A pandemia mostrou que o progresso é reversível e que podemos retroceder para uma sociedade ainda menos desenvolvida e justa.
Enquadrado pela Comissão Europeia através do Mecanismo de Recuperação e Resiliência, o Plano de Recuperação e Resiliência nacional (PRR) identifica respostas fundamentais para a crise pandémica. Será suficiente?
O primeiro aniversário da pandemia. E tanto que ela revelou, no último ano, sobre a economia portuguesa. Apesar de décadas de progresso, em múltiplas dimensões, ficou claro como a sua textura é frágil, com vulnerabilidades e desigualdades crescentes, muito intrincadas.
A principal debilidade da economia nacional tem sido recorrentemente apontada – já o era antes da atual crise eclodir. A especialização produtiva no país, que assenta em setores de baixa intensidade tecnológica e baixo valor acrescentado, limita a sua resiliência.
Este facto não é independente da persistente baixa qualificação dos portugueses e de uma recorrente desvalorização do conhecimento, dos saberes e das técnicas na vida quotidiana.
Outro aspeto que se soma a este é, fruto de uma tendência global, a destruição progressiva do trabalho decente, substituído por formas atípicas de emprego, que os portugueses foram originais a abraçar.
Portugal vive hoje um mercado laboral altamente dual, onde convive a grande rigidez de contratos efetivos, com a quase total flexibilidade de recibos-verdes e outros tipos de trabalhadores precários.
A explosão do turismo no pós-troika foi um elemento importante da recuperação da economia nacional. No entanto, a “algarvização” do país, neste aspeto, não trouxe nada de positivo a médio prazo. Como sabemos, o turismo é demasiado sazonal, caracterizado por formas atípicas de emprego, com centros de decisão externos ao país, altamente suscetível a variações fora do controlo do destino e que afetam a sua procura.
Soma-se ainda um outro fenómeno, de concentração da economia, principalmente na Área Metropolitana de Lisboa, deixando aos outros lugares um papel subordinado.
No caso do Algarve, essa função é quase lúdica, limitada às férias e ao turismo. São as populações descontentes nos lugares esquecidos pelo investimento que atualmente, por todo o mundo, votam em protesto contra os partidos tradicionais dos arcos governativos nas democracias, fazendo ressurgir o medo de regimes totalitários.
Uma outra fraqueza é a capacidade de resposta do Estado nacional. Dominado por anos de clientelismos, de endividamento, de esvaziamento de funções e capacidades foi, apesar disso, o ator central na resposta ao problema de saúde pública, e na mitigação da crise económica.

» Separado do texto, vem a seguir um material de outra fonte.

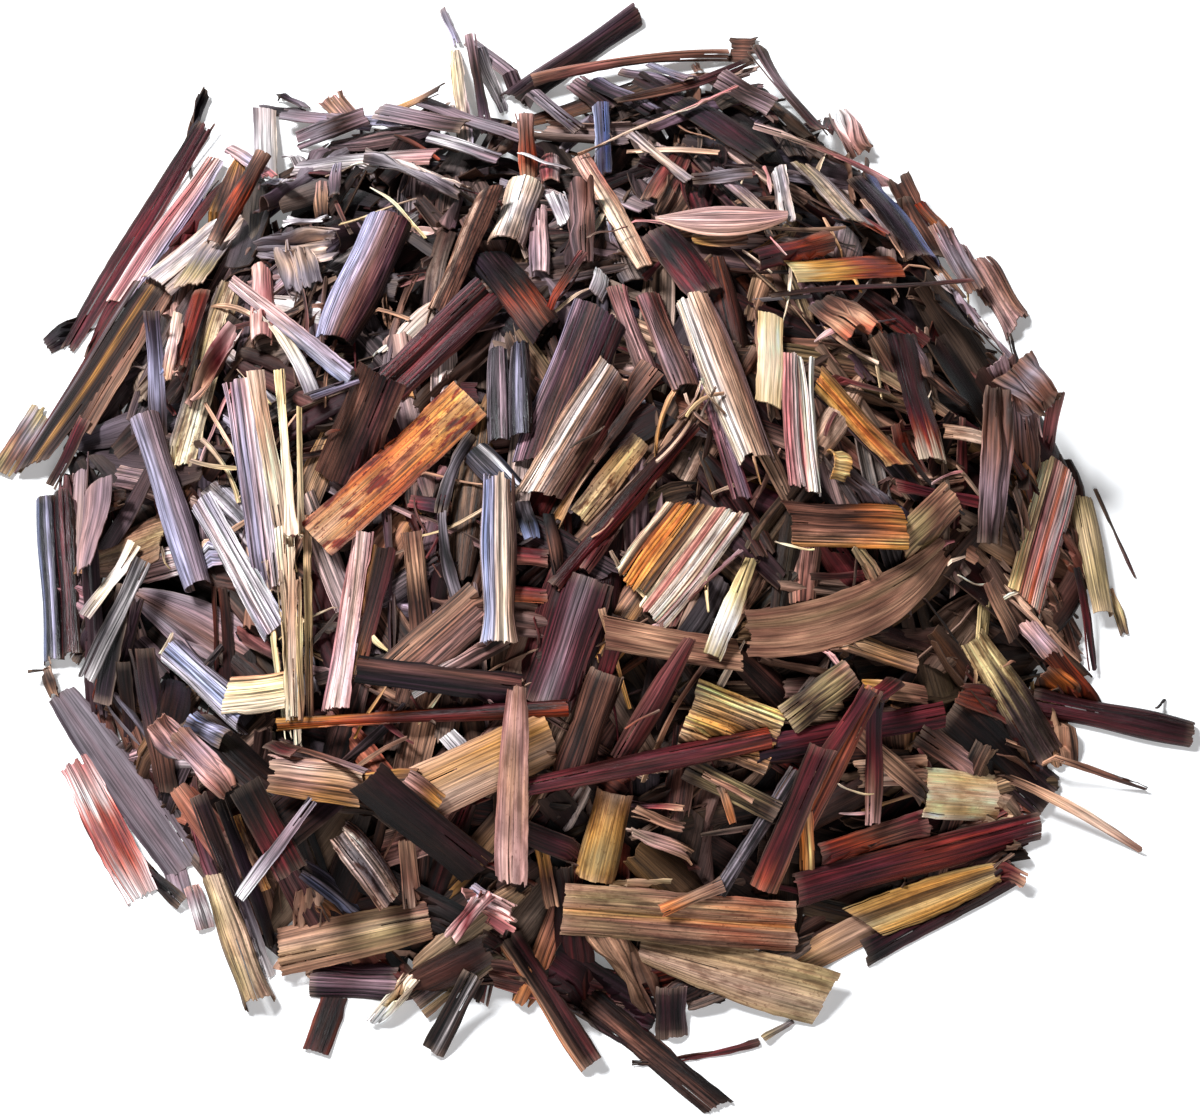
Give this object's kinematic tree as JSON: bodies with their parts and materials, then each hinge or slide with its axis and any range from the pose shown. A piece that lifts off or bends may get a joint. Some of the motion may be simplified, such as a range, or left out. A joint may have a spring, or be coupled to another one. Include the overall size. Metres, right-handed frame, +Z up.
{
  "type": "stack of dried sorghum leaves",
  "caption": "Loose rounded heap of dried sorghum leaf sheaths and blades cut into short pieces, for cooking and natural dyeing.",
  "frame": {"origin": "centre of the heap's underside: the middle of its bounding box in plan, at the height of the table it lies on", "axes": "+Z up, away from the table; +Y towards the side where the long folded tube sticks out past the rim; +X to the right seen from the front"},
  "size_m": [0.3038, 0.3236, 0.0598],
  "materials": {
    "dark_purple": "near-black purple dry leaf, satin",
    "rust": "rust-red glossy strip, satin",
    "maroon": "dry, slightly glossy dark red-brown sheath with fine ribs",
    "mauve": "pink-mauve dry leaf, matte",
    "grey": "grey-purple weathered leaf, matte",
    "pale": "pale beige ribbed leaf, matte",
    "tan": "tan-brown ribbed leaf with specks, satin",
    "brown": "mid-brown ribbed sheath, satin",
    "blue_black": "blue-black ribbed sheath with pale ribs, satin",
    "gold": "golden-yellow leaf turning brown, satin",
    "purple": "purple-brown ribbed sheath, satin",
    "lavender": "pale lavender-grey ribbed sheath, satin",
    "cream": "cream-yellow leaf, matte",
    "orange": "orange-brown leaf with dark red mottling, satin",
    "brick": "brick-red and white striped leaf, matte",
    "khaki": "khaki-brown leaf with specks, matte",
    "straw_pieces": "mixed small dry leaf pieces, dark red-brown to tan, matte"
  },
  "bodies": {
    "root": {"top_folded_tube": "dark_purple", "top_red_stick": "rust", "maroon_edge_strip": "maroon", "pink_violet_strip": "mauve", "left_striped_leaf": "grey", "pale_ribbed_leaf": "pale", "pale_pink_sheath": "pale", "pale_half_tube": "pale", "speckled_tan_strip": "tan", "brown_speckled_sheath_right": "brown", "black_blue_sheath": "blue_black", "yellow_rust_strip": "gold", "dark_maroon_orange_leaf": "dark_purple", "mottled_brown_sheath": "brown", "big_purple_tube": "purple", "maroon_folded_leaf": "maroon", "lavender_pink_strip": "lavender", "maroon_ribbed_strip": "brown", "purple_wide_leaf": "purple", "black_blue_ribbed_pair": "blue_black", "gold_brown_sheath": "tan", "big_pale_brown_tube": "tan", "pale_yellow_strip": "cream", "pink_vertical_leaf": "mauve", "orange_mottled_strip": "orange", "white_blue_tube": "lavender", "multi_striped_broken_leaf": "orange", "maroon_rust_stick": "rust", "gold_orange_strip": "gold", "white_pink_striped_leaf": "brick", "brown_orange_sheath": "brown", "maroon_strip_pale_tip": "maroon", "curved_brown_blade": "brown", "dark_red_tube_right": "maroon", "green_brown_node_leaf": "khaki", "green_tan_tube_right": "khaki", "striped_yellow_red_sheath": "brick", "gold_olive_leaf": "gold", "dark_red_wide_strip": "rust", "yellow_curled_leaf": "cream", "light_tan_leaf_front": "tan", "brown_tube_centre": "brown", "gold_tube": "gold", "tan_double_strip": "tan", "maroon_orange_tube": "rust", "long_dark_red_stick": "rust", "pink_mauve_strip": "mauve", "mottled_dark_bottom": "dark_purple", "dark_brown_pair_bottom": "brown", "purple_half_tube_bottom": "purple", "tan_ribbed_strip_bottom": "tan", "grey_strip_left_bottom": "grey", "khaki_tube": "khaki", "red_white_ribbed_piece": "brick", "lavender_ribbed_tube_low": "lavender", "white_ribbed_tube": "lavender", "lavender_tube_left": "lavender", "blue_black_sheath_left_edge": "blue_black", "loose_small_leaf_pieces": "straw_pieces"}
  },
  "joints": []
}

É neste contexto que surge o muito desejado Plano de Recuperação e Resiliência (que está em consulta pública até 1 de Março e pode ser lido aqui). Beneficiando de um envelope financeiro total de mais de 16 mil milhões de euros, é um plano tão necessário quanto urgente para Portugal.
O PRR tem muitos méritos, sendo o principal o facto de apontar na direção estratégica certa, a ambição de querer aumentar a resiliência económica, social e territorial, favorecer a transição climática e digital, preparando o país para desafios futuros. No entanto, tal como tem sido estruturado padece de – pelo menos – três falhas graves.

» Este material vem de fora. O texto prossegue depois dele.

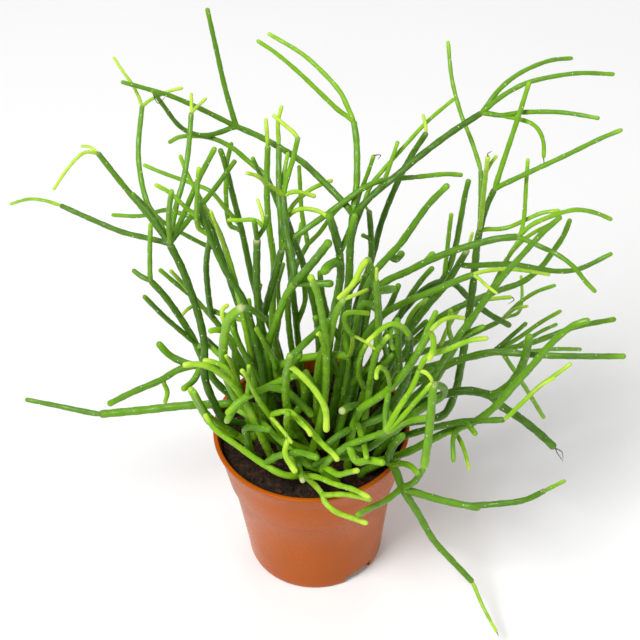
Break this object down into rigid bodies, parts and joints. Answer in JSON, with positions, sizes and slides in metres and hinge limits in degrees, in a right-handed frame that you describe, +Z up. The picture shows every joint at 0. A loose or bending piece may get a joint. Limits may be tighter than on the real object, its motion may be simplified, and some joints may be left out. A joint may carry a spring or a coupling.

A primeira é a dependência das transferências de Bruxelas. Portugal assume-se como um país sem rumo próprio, quando todas as suas decisões prioritárias de investimento estão subalternizadas por desígnios dos fundos estruturais e de investimento e outros recursos provenientes da União Europeia.
Em segundo lugar, o PRR peca pelo excesso de fanfarronice governativa, distorcendo a visão do que os cidadãos podem de facto esperar deste plano.
A chamada “bazuca” é limitada e só terá o impacto necessário se complementada com outros financiamentos, em particular do Quadro Plurianual 2021-2027.
A ligação com outros instrumentos de planeamento estratégico, como as estratégias especialização inteligente ou as agendas temáticas de investigação e inovação, para referir dois exemplos, ainda tem muito por onde melhorar.
Finalmente, o PRR parece assumir-se, por agora, como um cardápio de investimentos (importantes mas) avulsos. O formato de participação escolhido a isso estimula, dificultando a adequada auscultação dos atores no terreno e reduzindo a coerência interna do próprio plano e as possíveis sinergias entre os investimentos estratégicos a realizar.
A pandemia mostrou que o progresso é reversível e que podemos – afinal não é assim tão implausível – retroceder para uma sociedade ainda menos desenvolvida e justa. Não o deixemos. Preparemos um bom plano e uma implementação ainda melhor.